**ITEMS:**
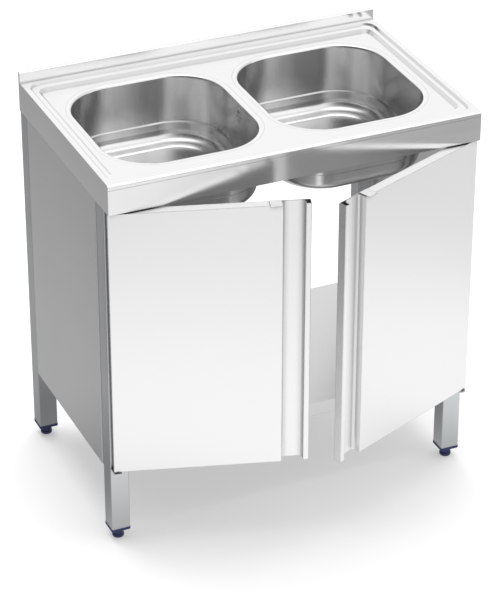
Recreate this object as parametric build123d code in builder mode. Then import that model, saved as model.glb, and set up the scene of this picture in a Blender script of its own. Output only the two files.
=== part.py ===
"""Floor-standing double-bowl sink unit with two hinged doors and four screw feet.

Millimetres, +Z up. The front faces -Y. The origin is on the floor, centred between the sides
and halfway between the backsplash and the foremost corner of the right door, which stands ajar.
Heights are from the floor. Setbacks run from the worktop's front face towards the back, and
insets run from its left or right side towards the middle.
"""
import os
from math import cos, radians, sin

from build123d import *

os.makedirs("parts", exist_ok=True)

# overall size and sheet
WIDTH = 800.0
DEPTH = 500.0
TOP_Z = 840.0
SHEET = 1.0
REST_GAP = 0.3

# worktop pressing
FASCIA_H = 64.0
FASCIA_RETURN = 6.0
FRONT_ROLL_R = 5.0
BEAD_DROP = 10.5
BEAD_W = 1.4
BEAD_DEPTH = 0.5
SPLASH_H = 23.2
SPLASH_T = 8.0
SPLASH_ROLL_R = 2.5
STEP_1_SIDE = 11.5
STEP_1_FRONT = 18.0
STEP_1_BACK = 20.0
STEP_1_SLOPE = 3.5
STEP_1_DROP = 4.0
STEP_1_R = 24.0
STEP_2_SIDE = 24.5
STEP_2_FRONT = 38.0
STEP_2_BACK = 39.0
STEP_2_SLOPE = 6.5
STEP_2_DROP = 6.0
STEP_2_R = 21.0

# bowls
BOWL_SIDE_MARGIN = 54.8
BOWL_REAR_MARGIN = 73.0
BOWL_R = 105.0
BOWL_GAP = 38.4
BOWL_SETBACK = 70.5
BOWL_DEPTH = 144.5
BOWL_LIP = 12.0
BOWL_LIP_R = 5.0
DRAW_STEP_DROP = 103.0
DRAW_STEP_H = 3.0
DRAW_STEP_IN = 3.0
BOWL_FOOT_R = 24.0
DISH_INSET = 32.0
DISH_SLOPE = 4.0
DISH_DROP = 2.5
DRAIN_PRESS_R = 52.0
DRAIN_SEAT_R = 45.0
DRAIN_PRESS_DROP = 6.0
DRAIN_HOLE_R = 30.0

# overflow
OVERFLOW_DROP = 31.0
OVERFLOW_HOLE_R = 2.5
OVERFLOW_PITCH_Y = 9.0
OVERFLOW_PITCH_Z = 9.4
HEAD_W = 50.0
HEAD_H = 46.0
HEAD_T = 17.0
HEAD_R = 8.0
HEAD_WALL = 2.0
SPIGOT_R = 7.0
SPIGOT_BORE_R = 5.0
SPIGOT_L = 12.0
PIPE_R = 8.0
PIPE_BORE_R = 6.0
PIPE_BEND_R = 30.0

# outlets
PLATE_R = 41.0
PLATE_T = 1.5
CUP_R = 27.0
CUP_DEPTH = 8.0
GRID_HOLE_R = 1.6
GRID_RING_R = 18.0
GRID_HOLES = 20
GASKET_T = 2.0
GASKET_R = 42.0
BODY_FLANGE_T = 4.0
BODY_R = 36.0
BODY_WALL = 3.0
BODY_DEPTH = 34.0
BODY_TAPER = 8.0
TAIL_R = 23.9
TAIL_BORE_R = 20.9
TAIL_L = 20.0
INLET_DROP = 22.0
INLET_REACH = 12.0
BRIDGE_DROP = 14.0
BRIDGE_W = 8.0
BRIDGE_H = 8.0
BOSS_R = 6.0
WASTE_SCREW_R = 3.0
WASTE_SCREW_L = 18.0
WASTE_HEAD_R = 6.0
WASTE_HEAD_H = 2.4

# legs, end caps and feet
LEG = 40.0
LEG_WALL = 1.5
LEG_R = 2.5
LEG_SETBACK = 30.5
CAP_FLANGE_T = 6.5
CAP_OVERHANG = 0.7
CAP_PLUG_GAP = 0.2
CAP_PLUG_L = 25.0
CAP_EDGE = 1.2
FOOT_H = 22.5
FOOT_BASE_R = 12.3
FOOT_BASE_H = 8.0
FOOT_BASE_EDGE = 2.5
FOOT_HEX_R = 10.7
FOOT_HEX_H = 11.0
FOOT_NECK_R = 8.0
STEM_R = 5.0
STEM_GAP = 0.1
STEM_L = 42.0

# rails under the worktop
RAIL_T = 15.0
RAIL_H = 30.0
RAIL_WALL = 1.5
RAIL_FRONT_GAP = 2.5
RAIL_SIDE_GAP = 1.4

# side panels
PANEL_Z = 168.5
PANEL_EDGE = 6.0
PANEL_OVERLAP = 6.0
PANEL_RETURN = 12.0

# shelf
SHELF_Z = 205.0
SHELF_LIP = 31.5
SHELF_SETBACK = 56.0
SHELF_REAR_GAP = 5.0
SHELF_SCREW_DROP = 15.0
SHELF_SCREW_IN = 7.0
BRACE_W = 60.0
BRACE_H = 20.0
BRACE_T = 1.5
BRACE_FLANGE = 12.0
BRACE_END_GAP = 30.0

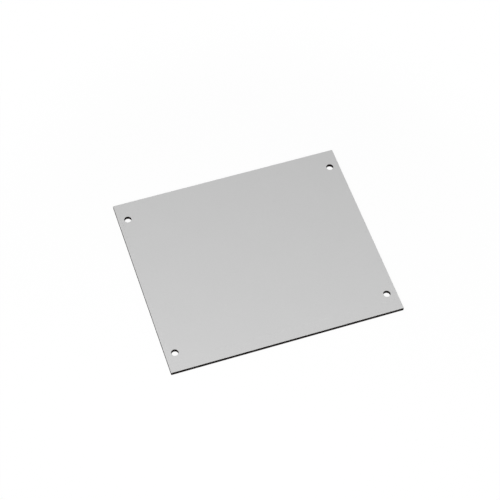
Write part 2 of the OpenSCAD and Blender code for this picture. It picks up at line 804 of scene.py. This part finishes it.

**THE REQUEST:** The lines from the top of the data above down to the line containing "four screw feet." are to be copied exactly; no other line should appear.

**RESULT FOR THIS TASK:**
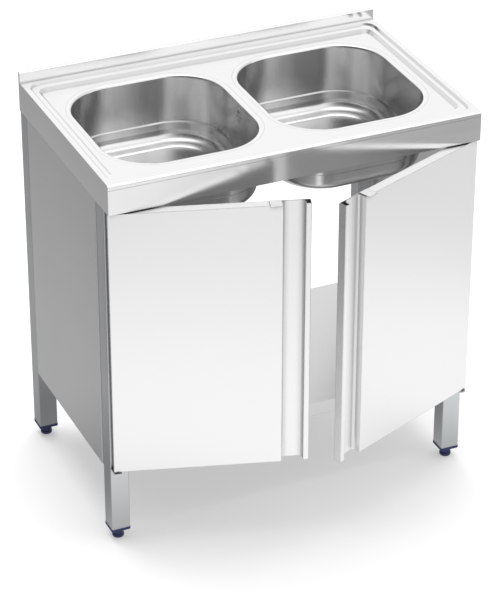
Recreate this object as parametric build123d code in builder mode. Then import that model, saved as model.glb, and set up the scene of this picture in a Blender script of its own. Output only the two files.
=== part.py ===
"""Floor-standing double-bowl sink unit with two hinged doors and four screw feet.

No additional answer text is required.